A new system for parallel drug screening against multiple-resistant HIV mutants based on lentiviral self-inactivating (SIN) vectors and multi-colour analyses
- Equal contributors
1 Engelhardt-Institute of Molecular Biology, Moscow, Russia
2 Research Dept. Cell and Gene Therapy, Clinic for Stem Cell Transplantation, UCCH, University Medical Center Hamburg-Eppendorf (UKE), Hamburg, Germany
3 Heinrich-Pette-Institute, Leibniz Institute for Experimental Virology, Hamburg, Germany
4 European ScreeningPort, Hamburg, Germany
5 Moscow Institute of Physics and Technology (MIPT), Moscow, Russia
AIDS Research and Therapy 2013, 10:1 doi:10.1186/1742-6405-10-1Published: 3 January 2013
Despite progress in the development of combined antiretroviral therapies (cART), HIV infection remains a significant challenge for human health. Current problems of cART include multi-drug-resistant virus variants, long-term toxicity and enormous treatment costs. Therefore, the identification of novel effective drugs is urgently needed.
We developed a straightforward screening approach for simultaneously evaluating the sensitivity of multiple HIV gag-pol mutants to antiviral drugs in one assay. Our technique is based on multi-colour lentiviral self-inactivating (SIN) LeGO vector technology.
We demonstrated the successful use of this approach for screening compounds against up to four HIV gag-pol variants (wild-type and three mutants) simultaneously. Importantly, the technique was adapted to Biosafety Level 1 conditions by utilising ecotropic pseudotypes. This allowed upscaling to a large-scale screening protocol exploited by pharmaceutical companies in a successful proof-of-concept experiment.
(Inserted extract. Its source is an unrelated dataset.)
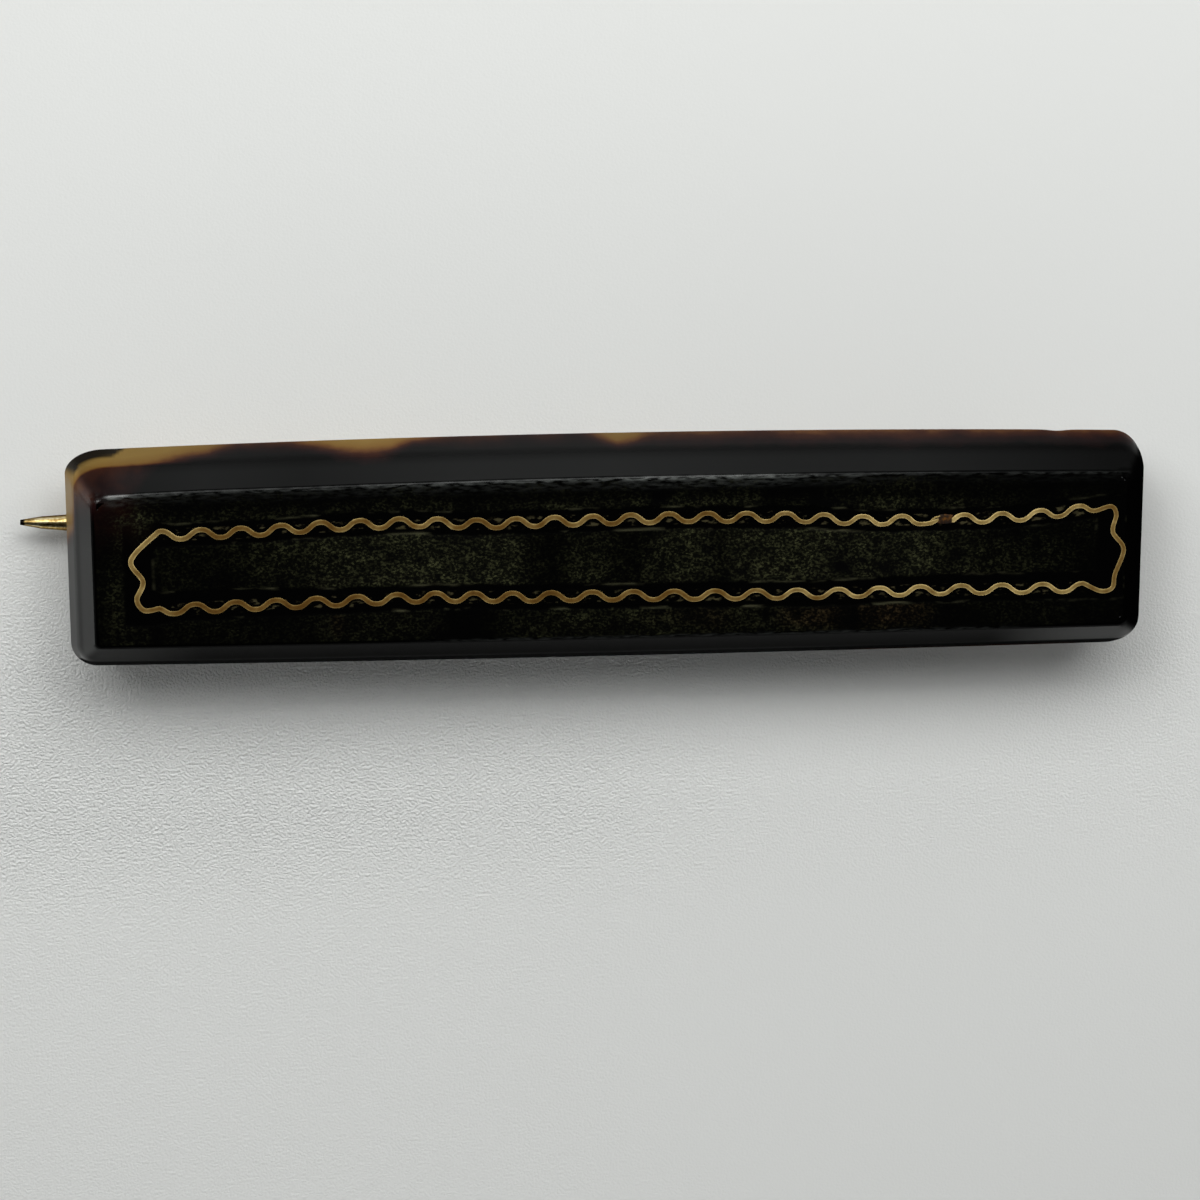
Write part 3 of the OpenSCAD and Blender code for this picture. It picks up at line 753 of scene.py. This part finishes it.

The technology developed here facilitates fast screening for anti-HIV activity of individual agents from large compound libraries. Although drugs targeting gag-pol variants were used here, our approach permits screening compounds that target several different, key cellular and viral functions of the HIV life-cycle. The modular principle of the method also allows the easy exchange of various mutations in HIV sequences. In conclusion, the methodology presented here provides a valuable new approach for the identification of novel anti-HIV drugs.